Thousands stand in line to say goodbye

At the public viewing, Americans share their recollections of a leader, an 'honest man' and a Wolverine.

January 01, 2007|Richard B. Schmitt | Times Staff Writer

WASHINGTON — For Patrick Hicks, it was a teachable moment that he would share with his social studies class in Grosse Pointe, Mich.

For Chris Berkley, it was an opportunity to honor a former president who had gone to grade school with his grandfather.

For Jeff Myers, a fellow alumnus of the University of Michigan, it was a way to show respect for a former Wolverine.

They -- and thousands of other citizens -- honored the memory of Gerald R. Ford on Sunday, streaming into the Capitol to pay tribute to the former president as his flag-draped coffin lay in state for the first of two full days of public viewing in the cavernous Rotunda.

Ford died last week at his home in Rancho Mirage, Calif., at age 93, the longest-living former president.

A state funeral service to be attended by President Bush and other dignitaries is planned for Tuesday at Washington National Cathedral. After that, the body of the 38th president will be flown to Michigan for interment Wednesday on the grounds of the Gerald R. Ford Museum in Grand Rapids.

With some wearing the maize and blue of the University of Michigan, where Ford played on national champion football teams in the 1930s, a steady stream of mourners filed into the Capitol over nine hours Sunday.

They included parents seeking to give their children a history lesson, Michiganders paying their respects to an esteemed native son and tourists in town for the holidays.

They debated Ford's place in history, his unlikely rise to the Oval Office in 1974 and his controversial pardon of Richard M. Nixon.

Their memories included stories of chance meetings with the former president and of family members who knew him.

James Babcock, a Michigan native who moved to the Washington area 15 years ago, said his father, the mayor of a small town in western Michigan, came to know Ford through local Republican politics in the 1950s, when Ford was in Congress.

Babcock remembered being in the University of Michigan's Crisler Arena when Ford launched his 1976 presidential bid and was heralded by the marching band from his alma mater. Ford would lose that election to Democrat Jimmy Carter.

Greg Williams, an Energy Department employee, said Ford inspired in him a lifelong interest in presidential memorabilia. He was sporting buttons from the 1976 campaign, including one that read "Don't Settle for Peanuts -- Elect Ford," a reference to the Carter family peanut business.

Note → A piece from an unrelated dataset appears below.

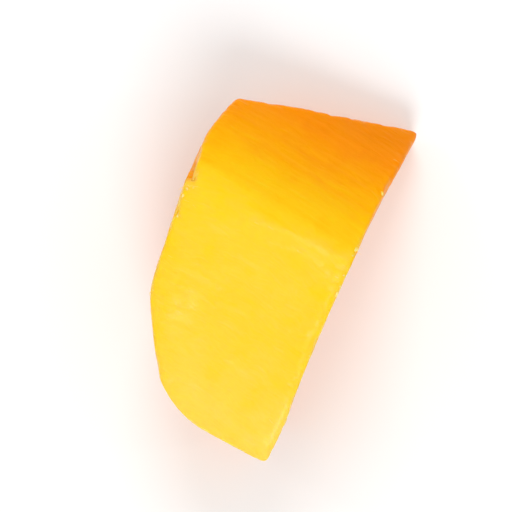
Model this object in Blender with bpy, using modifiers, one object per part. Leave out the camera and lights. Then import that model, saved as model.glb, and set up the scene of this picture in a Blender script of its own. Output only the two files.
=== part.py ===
"""Mango chunk: one cut piece of peeled mango flesh, lying on the flat cut beside the stone.

The piece is made in a cook's order. Long knife strokes take the skin off, which leaves soft
facets that curve from top to bottom. Straight cuts then free the piece: a top cut, a slanted
cut behind it, a side cut, a back cut and the base. The edges are rounded, the wet flesh is
made a little uneven, and the base is pressed flat.

X runs across the piece, Y along it with the slanted cut at the back, and Z up. While the
piece is cut, the origin is on the base under the right end of the ridge, where the top cut
meets the slanted cut. The finished piece has its origin at the middle of its base.
"""

import math

import bmesh
import bpy
from mathutils import Vector, noise

NAME = "mango_chunk"
MM = 0.001

# The ridge, and the two cuts that fall away from it. A knife rolls a little on its way
# through, so each cut starts at its first slope and ends at its last.
RIDGE_HEIGHT = 22.5 * MM
TOP_HEADING = 266.4
TOP_SLOPES = (12.5, 18.5)
TOP_RUN = 24.0 * MM
SLANT_HEADING = 89.1
SLANT_SLOPES = (43.0, 54.0)
SLANT_RUN = 25.0 * MM
ROLL_STEPS = 8

# The ridge is crisp at its right end and widens into a soft roll at its left.
SOFT_RADIUS = 7.0 * MM
SOFT_STEPS = 5

# The other straight cuts: the way each faces, in plan and up or down, in degrees, and how
# far its plane is from the origin.
SIDE_CUT = {"heading": -0.5, "rise": -0.5, "distance": 0.80 * MM}
BACK_CUT = {"heading": 109.0, "rise": -14.0, "distance": 13.9 * MM}
BASE_CUT = {"heading": 0.0, "rise": -90.0, "distance": 0.0}

# The knife bowed on its way along the side cut, and left it hollow: where along Y the hollow
# is deepest, how far it reaches each way, its depth, and how far in from the cut it is felt.
SIDE_BOW = {"middle": -0.5 * MM, "reach": 18.0 * MM, "depth": 1.0 * MM, "felt": 7.0 * MM}

# The block of fruit that the piece is cut from.
BLOCK_SIZE = 60.0 * MM

# The knife strokes of the peeling: the way each faces in plan, in degrees, and its distance
# from the origin where it stands out furthest, at the height of the fullest part.
PEEL_STROKES = (
    (174.0, 20.7 * MM),
    (187.0, 20.1 * MM),
    (211.0, 22.2 * MM),
    (239.0, 24.6 * MM),
    (269.0, 23.5 * MM),
)
PEEL_RADIUS = 40.0 * MM
PEEL_FULLEST = 16.5 * MM
PEEL_STEP = 4.0 * MM
PEEL_TOP = 22.0 * MM

# How soft the flesh is where two strokes or two cuts meet.
STROKE_VOXEL = 0.8 * MM
STROKE_ROUNDS = 48
EDGE_VOXEL = 0.2 * MM
EDGE_ROUNDS = 36

# Unevenness: slow waves over the whole surface, and finer ones on top of them.
WAVES = (
    (11.0 * MM, 0.22 * MM),
    (4.5 * MM, 0.09 * MM),
)

# Dents: place, radius and depth. The knife sank a little into the top cut and the slanted
# cut, and it nicked the edges where fibres held it.
DENTS = (
    (Vector((-9.0, -12.0, 19.0)) * MM, 9.0 * MM, 0.25 * MM),
    (Vector((-8.0, 9.0, 12.5)) * MM, 8.0 * MM, 0.25 * MM),
    (Vector((-20.3, 1.9, 20.6)) * MM, 1.9 * MM, 0.85 * MM),
    (Vector((-20.4, -2.6, 21.3)) * MM, 1.5 * MM, 0.35 * MM),
    (Vector((-14.8, -18.9, 16.8)) * MM, 2.0 * MM, 0.22 * MM),
    (Vector((0.6, 9.0, 12.0)) * MM, 1.8 * MM, 0.30 * MM),
    (Vector((0.2, -9.5, 19.8)) * MM, 1.6 * MM, 0.25 * MM),
)

FLAT_BELOW = 0.35 * MM
TRIANGLES = 7600
FLESH = (1.0, 0.52, 0.03, 1.0)


def clear_scene():
    for thing in list(bpy.data.objects):
        bpy.data.objects.remove(thing, do_unlink=True)


def facing(heading, rise):
    """The unit vector that points this way in plan and this far up, both in degrees."""
    turn = math.radians(heading)
    lift = math.radians(rise)
    return Vector((math.cos(turn) * math.cos(lift), math.sin(turn) * math.cos(lift), math.sin(lift)))


def cut(solid, point, normal):
    """Take away what lies on the normal's side of a plane, and close the wound."""
    everything = solid.verts[:] + solid.edges[:] + solid.faces[:]
    made = bmesh.ops.bisect_plane(
        solid, geom=everything, plane_co=point, plane_no=normal, clear_outer=True
    )
    rim = [piece for piece in made["geom_cut"] if isinstance(piece, bmesh.types.BMEdge)]
    if rim:
        bmesh.ops.edgeloop_fill(solid, edges=rim)


def rolled_cut(solid, heading, slopes, run):
    """Cut from the ridge downhill along an arc, as flat steps too small to see."""
    downhill = facing(heading, 0)
    point = Vector((0, 0, RIDGE_HEIGHT))
    stride = run / ROLL_STEPS
    for step in range(ROLL_STEPS):
        share = (step + 0.5) / ROLL_STEPS
        slope = slopes[0] + (slopes[1] - slopes[0]) * share
        along = downhill * math.cos(math.radians(slope)) - Vector((0, 0, math.sin(math.radians(slope))))
        cut(solid, point + along * stride / 2, facing(heading, 90 - slope))
        point += along * stride


def soften_ridge(solid):
    """Round the ridge with planes about a cone, whose point is at the ridge's right end."""
    length = PEEL_STROKES[1][1]
    top = Vector((0, 0, RIDGE_HEIGHT))
    front, back = -TOP_SLOPES[0], SLANT_SLOPES[0]
    middle = (front + back) / 2
    spread = math.cos(math.radians(back - middle))
    for step in range(SOFT_STEPS):
        slope = front + (back - front) * (step + 1) / (SOFT_STEPS + 1)
        depth = SOFT_RADIUS * (math.cos(math.radians(slope - middle)) / spread - 1)
        normal = facing(90, 90 - slope)
        along = Vector((-length, 0, 0)) - normal * depth
        cut(solid, top, along.cross(normal.cross(along)).normalized())


def peel(solid):
    """Each stroke is flat across and follows the fruit's curve up its length."""
    levels = int(PEEL_TOP / PEEL_STEP) + 1
    for heading, distance in PEEL_STROKES:
        for level in range(levels):
            rise = math.degrees(math.asin((level * PEEL_STEP - PEEL_FULLEST) / PEEL_RADIUS))
            inside = facing(heading, 0) * (distance - PEEL_RADIUS) + Vector((0, 0, PEEL_FULLEST))
            normal = facing(heading, rise)
            cut(solid, inside + normal * PEEL_RADIUS, normal)


def apply_modifiers(piece):
    """Make what the modifiers show the piece's own mesh."""
    graph = bpy.context.evaluated_depsgraph_get()
    made = bpy.data.meshes.new_from_object(piece.evaluated_get(graph))
    old = piece.data
    piece.modifiers.clear()
    piece.data = made
    bpy.data.meshes.remove(old)
    made.name = piece.name


def round_off(piece, voxel, rounds):
    """Even out the mesh at this voxel size, then smooth it, which rounds its edges."""
    remesh = piece.modifiers.new("even mesh", "REMESH")
    remesh.mode = "VOXEL"
    remesh.voxel_size = voxel
    smooth = piece.modifiers.new("soft edges", "SMOOTH")
    smooth.factor = 0.5
    smooth.iterations = rounds
    apply_modifiers(piece)


def shape(piece, step):
    """Run one step of the making on the piece's mesh."""
    solid = bmesh.new()
    solid.from_mesh(piece.data)
    step(solid)
    bmesh.ops.recalc_face_normals(solid, faces=solid.faces)
    solid.to_mesh(piece.data)
    solid.free()


def peeled_block():
    """A block of fruit, larger than the piece, with its skin side already peeled."""
    bpy.ops.mesh.primitive_cube_add(size=BLOCK_SIZE)
    piece = bpy.context.object
    piece.name = NAME
    piece.data.name = NAME
    shape(piece, peel)
    round_off(piece, STROKE_VOXEL, STROKE_ROUNDS)
    return piece


def part_from_cheek(solid):
    """The cuts that part the piece from the rest of the fruit."""
    rolled_cut(solid, TOP_HEADING, TOP_SLOPES, TOP_RUN)
    rolled_cut(solid, SLANT_HEADING, SLANT_SLOPES, SLANT_RUN)
    soften_ridge(solid)
    for straight in (SIDE_CUT, BACK_CUT, BASE_CUT):
        normal = facing(straight["heading"], straight["rise"])
        cut(solid, normal * straight["distance"], normal)


def swing(share):
    """0 below 0, 1 above 1, and a smooth rise between."""
    share = min(1.0, max(0.0, share))
    return share * share * (3 - 2 * share)


def bow_side(solid):
    """Draw the side cut in where the knife bowed."""
    for vertex in solid.verts:
        along = max(0.0, 1 - ((vertex.co.y - SIDE_BOW["middle"]) / SIDE_BOW["reach"]) ** 2)
        inwards = swing(1 + vertex.co.x / SIDE_BOW["felt"])
        vertex.co.x -= SIDE_BOW["depth"] * along * inwards


def unevenness(place):
    """How far the wet flesh stands out or falls in at this place."""
    swell = 0.0
    for length, height in WAVES:
        swell += noise.noise(place / length) * height
    for middle, radius, depth in DENTS:
        swell -= depth * swing(1 - (place - middle).length / radius)
    return swell


def make_uneven(solid):
    """Push each point out or in along its normal."""
    solid.normal_update()
    moved = [vertex.co + vertex.normal * unevenness(vertex.co) for vertex in solid.verts]
    for vertex, place in zip(solid.verts, moved):
        vertex.co = place


def press_flat(solid):
    """The piece lies on its base, which is soft and so lies flat."""
    for vertex in solid.verts:
        if vertex.co.z < FLAT_BELOW:
            vertex.co.z = 0


def thin_out(piece):
    """Keep the points where the surface bends, and few where it is flat."""
    faces = sum(len(face.vertices) - 2 for face in piece.data.polygons)
    decimate = piece.modifiers.new("fewer faces", "DECIMATE")
    decimate.ratio = TRIANGLES / faces
    apply_modifiers(piece)


def stand_on_origin(piece):
    """Move the mesh so that the middle of its base is the origin."""
    corners = [vertex.co for vertex in piece.data.vertices]
    middle = Vector((0, 0, 0))
    for axis in (0, 1):
        places = [corner[axis] for corner in corners]
        middle[axis] = (min(places) + max(places)) / 2
    for vertex in piece.data.vertices:
        vertex.co -= middle


def flesh():
    material = bpy.data.materials.new("mango flesh")
    material.use_nodes = True
    shader = material.node_tree.nodes["Principled BSDF"]
    shader.inputs["Base Color"].default_value = FLESH
    shader.inputs["Roughness"].default_value = 0.35
    shader.inputs["Metallic"].default_value = 0.0
    material.diffuse_color = FLESH
    return material


def file_under(piece, title):
    """Put the piece in a collection of this name."""
    home = bpy.data.collections.new(title)
    bpy.context.scene.collection.children.link(home)
    for collection in list(piece.users_collection):
        collection.objects.unlink(piece)
    home.objects.link(piece)


clear_scene()
chunk = peeled_block()
shape(chunk, part_from_cheek)
round_off(chunk, EDGE_VOXEL, EDGE_ROUNDS)
shape(chunk, bow_side)
shape(chunk, make_uneven)
shape(chunk, press_flat)
thin_out(chunk)
shape(chunk, press_flat)
stand_on_origin(chunk)
chunk.data.materials.append(flesh())
chunk.data.shade_smooth()
file_under(chunk, "mango chunk")
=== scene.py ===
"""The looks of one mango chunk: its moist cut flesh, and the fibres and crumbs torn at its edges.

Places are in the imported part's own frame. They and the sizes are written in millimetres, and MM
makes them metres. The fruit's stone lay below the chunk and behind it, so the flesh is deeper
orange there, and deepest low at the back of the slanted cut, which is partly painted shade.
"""

import math

import bmesh
import bpy
import numpy as np
from mathutils import Matrix, Vector, kdtree, noise


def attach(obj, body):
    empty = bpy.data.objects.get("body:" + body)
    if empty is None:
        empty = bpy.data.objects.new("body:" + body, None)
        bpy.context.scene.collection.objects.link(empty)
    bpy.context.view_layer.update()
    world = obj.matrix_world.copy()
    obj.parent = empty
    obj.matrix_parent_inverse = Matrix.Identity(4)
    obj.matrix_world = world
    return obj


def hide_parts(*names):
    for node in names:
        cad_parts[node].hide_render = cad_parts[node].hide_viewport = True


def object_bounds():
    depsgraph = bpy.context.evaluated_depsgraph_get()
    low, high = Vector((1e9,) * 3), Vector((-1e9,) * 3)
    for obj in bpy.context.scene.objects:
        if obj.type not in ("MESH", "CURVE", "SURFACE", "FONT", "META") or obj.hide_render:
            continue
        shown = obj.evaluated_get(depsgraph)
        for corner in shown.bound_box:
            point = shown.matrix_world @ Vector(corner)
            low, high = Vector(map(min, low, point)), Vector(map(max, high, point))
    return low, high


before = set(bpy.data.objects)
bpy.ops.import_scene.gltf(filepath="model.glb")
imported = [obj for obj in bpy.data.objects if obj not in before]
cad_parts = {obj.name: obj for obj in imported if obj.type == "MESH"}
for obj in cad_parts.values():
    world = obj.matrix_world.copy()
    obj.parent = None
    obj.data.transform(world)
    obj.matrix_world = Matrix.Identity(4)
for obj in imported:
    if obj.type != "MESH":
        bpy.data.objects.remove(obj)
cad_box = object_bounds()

# ---------------------------------------------------------------------------------------------
# The flesh. A chunk of ripe mango flesh, peeled with a knife and then cut straight, so that it
# is smooth and wet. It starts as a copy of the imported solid, evened out to a fine mesh, and
# gets the low relief that the knife and the fibres leave.
# ---------------------------------------------------------------------------------------------

MM = 0.001
NODE = "mango_chunk"

# The fine mesh: points closer than this are merged, and then the size of its faces, and how
# many rounds of smoothing it gets and how far each goes.
MERGE_WITHIN = 0.001 * MM
FINE_VOXEL = 0.2 * MM
SMOOTH_ROUNDS = 10
SMOOTH_SHARE = 0.5

# All that lies lower than this, in mm, is flat on the table.
FLAT_BELOW = 0.25

# The fibres run across the chunk and rise a little, on a slight curve, in degrees and mm.
FIBRE_HEADING = -5.0
FIBRE_RISE = 7.0
FIBRE_CURVE_RADIUS = 60.0

# Relief: how long the waves are, a shift that gives each kind its own noise, and how high they
# are, in mm. The fibres' waves are measured along, across and up through them. An edge is ragged
# where its noise is above a limit.
FIBRE_RELIEF = (((7.0, 0.75, 0.75), 11.0, 0.036), ((4.0, 0.42, 0.42), 11.0, 0.020))
SWELL = ((3.2, 3.2, 3.2), 0.0, 0.055)
RAGGED = ((0.9, 0.9, 0.9), 3.0, 0.18)
RAGGED_ABOVE = 0.1
TORN_RELIEF = ((0.5, 0.5, 0.5), 9.0, 0.05)

# Strands that the knife dragged along the ridge, then the broad smears that it left at the
# ridge's right end and at the tip: half the width, and points in plan, in mm. They show only
# on the upper side, above two heights between which they fade in. The grain that breaks them
# up has waves along, across and up through the fibres, and a shift. The shares are what a
# strand has without the grain, and what the grain adds or takes.
STRANDS = (
    (0.60, ((-1.6, 3.5), (1.5, 3.7), (4.8, 3.7), (9.0, 3.4))),
    (0.50, ((0.8, 1.95), (3.6, 2.45), (6.6, 2.3))),
    (1.00, ((7.7, 1.5), (8.8, 1.9))),
    (1.10, ((7.6, -18.6), (8.6, -18.2))),
    (0.90, ((7.2, -15.8), (8.0, -15.4))),
)
STRAND_HEIGHT = 0.07
STRAND_GRAIN = ((2.2, 0.3, 0.3), 5.0)
STRAND_SHARES = (0.6, 0.4)
UPPER_SIDE = (14.5, 15.5)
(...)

"President Ford was the very first president I ever saw in person," said Williams, recalling a 1975 visit Ford made to Florida where Williams lived as a youngster.

Williams said he thought it was too simple to blame Ford's loss to Carter on his pardon of Nixon.

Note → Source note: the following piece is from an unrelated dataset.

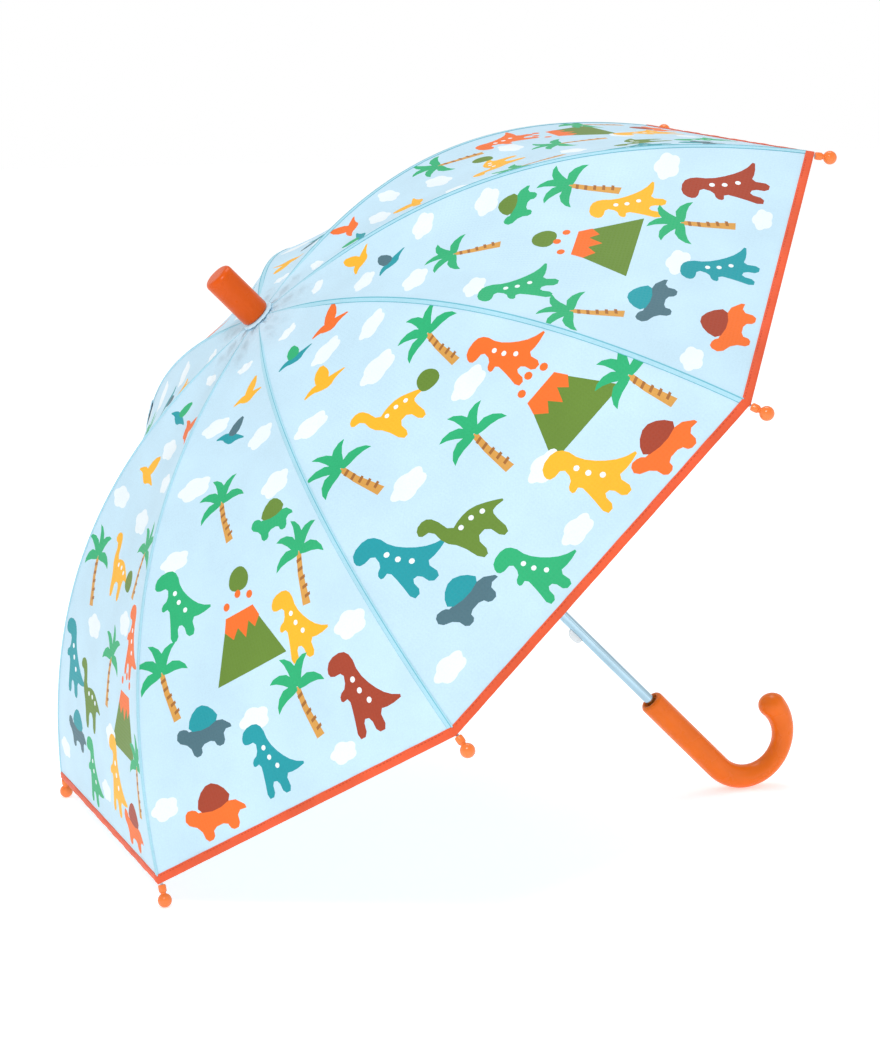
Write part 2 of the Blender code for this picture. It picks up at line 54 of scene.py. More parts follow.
RIBS = 8
SECTOR = 2 * pi / RIBS
HEM_RADIUS, HEM_DEPTH, CURVE_SQUARE = 0.3755, 0.1784, 0.45
CLOTH_INNER, CLOTH, SAG = 0.0115, 0.0008, 0.006
HEM_WIDTH = 0.0065
HINGE_RADIUS, HINGE_DEPTH = 0.008, 0.003
RIB_RADIUS, GAP = 0.00125, 0.0003
FOLD_ANGLE = radians(62.5)
PLEAT_GAP = 0.0008          # left between a side and the middle of a pleat that lies flat
GATHER = 0.0011             # depth of the small folds where the gores meet under the cap
GATHER_RADIUS, GATHER_SPREAD, GATHER_COUNT = 0.035, 0.028, 12
TIP_REACH, BALL_RADIUS = 0.0117, 0.005
SHAFT_RADIUS, SHAFT_WALL, SHAFT_TOP, SHAFT_END = 0.004, 0.0006, 0.036, 0.500
MOUTH_DEPTH, BEND_DEPTH, HOOK_RADIUS = 0.442, 0.525, 0.0325
GRIP_RADIUS, HOOK_THIN, BULB_RADIUS = 0.0096, 0.0082, 0.0104
BULB_START = radians(115)   # angle round the hook where it starts to swell to its bulb
CAP_TOP, CAP_BASE, CAP_RADIUS = 0.0445, 0.0025, 0.0113
CATCH_DEPTHS, CATCH_LENGTH, CATCH_WIDTH = (0.2092, 0.3575), 0.0128, 0.0026

joints = {joint["name"]: joint for joint in frame["joints"]}
down = Vector(joints["runner_slide"]["axis"]).normalized()
hinges = [Vector(joints[f"rib_{k}_fold"]["pos_m"]) for k in range(1, RIBS + 1)]
crown = sum(hinges, Vector()) / RIBS - down * HINGE_DEPTH


def placed(origin, y_axis):
    """Matrix of a frame at the origin with +Z up the shaft and +Y along y_axis."""
    z = -down
    y = Vector(y_axis).normalized()
    matrix = Matrix((y.cross(z), y, z)).transposed().to_4x4()
    matrix.translation = origin
    return matrix


MAIN = placed(crown, (0, 1, 0))
RIB_FRAMES = [placed(hinges[k - 1], joints[f"rib_{k}_fold"]["axis"]) for k in range(1, RIBS + 1)]


# ---------------------------------------------------------------- the canopy's shape

def seam_depth(radius):
    t = radius / HEM_RADIUS
    return HEM_DEPTH * (CURVE_SQUARE * t**2 + (1 - CURVE_SQUARE) * t**3)


def seam_slope(radius):
    t = radius / HEM_RADIUS
    return HEM_DEPTH / HEM_RADIUS * (2 * CURVE_SQUARE * t + 3 * (1 - CURVE_SQUARE) * t**2)


def below_seam(radius, distance):
    slope = seam_slope(radius)
    length = hypot(1, slope)
    return radius - distance * slope / length, seam_depth(radius) + distance / length


def cloth_point(radius, across, lift=0.0):
    """Point of the cloth in a rib's hinge frame; across is 0 on the rib, 0.5 in mid gore."""
    w = abs(across)
    x = radius * (1 - (1 - cos(SECTOR)) * w)
    y = radius * sin(SECTOR) * across
    t = radius / HEM_RADIUS
    sink = SAG * 4 * w * (1 - w) * sin(pi * min(t, 1)) ** 0.8
    near_cap = exp(-((radius - GATHER_RADIUS) / GATHER_SPREAD) ** 2)
    sink += GATHER * near_cap * (1 - cos(GATHER_COUNT * pi * w)) / 2
    slope = seam_slope(radius)
    length = hypot(1, slope)
    inward = 1 - (sink - lift) * slope / length / hypot(x, y)
    return Vector((x * inward - HINGE_RADIUS, y * inward,
                   HINGE_DEPTH - seam_depth(radius) - (sink - lift) / length))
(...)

"I think it was the six years of Nixon. It was the fact that the economy was in stagflation," he said. "The American people saw in Ford an honest man, a man of integrity, and I think that is why people are here today."

Ford was eulogized Saturday night by his former chief of staff, Vice President Dick Cheney, in an address that touched on his early years in Congress and his 58-year marriage to his wife, Betty.

Cheney "was very close to President Ford. It was more than just a political relationship -- the respect he had for him as a man and as a human being, the same thing with Mrs. Ford," said Bob Wells, a Navy captain and a special advisor to Cheney who was among those waiting in line.

Wells, a native of Culver City and UCLA graduate, said he vividly remembered when Ford became president after Nixon resigned.

"We were hopeful that he knew what he was doing when he took over," Wells said, "and it was evident as time went on, especially with everything he was challenged with, that he did."

George Kephart said he was visiting the White House the day that Ford decided to launch his campaign for a full four-year term. It was an accident of history -- in more ways than one.

"I turned around into a waiter, carrying a tray of drinks, and I was ready to go home," said Kephart, recalling his embarrassment. But the Silver Spring, Md., funeral director said he stayed long enough to meet the first lady and shake her hand.

Michigan alum Myers, an Air Force officer, recalled that Ford used to give occasional pep talks to the football team before games. He said he had a photograph of Ford and the longtime Michigan coach, Bo Schembechler, who died in mid-November.

"We've lost two great Wolverines this year," Myers said.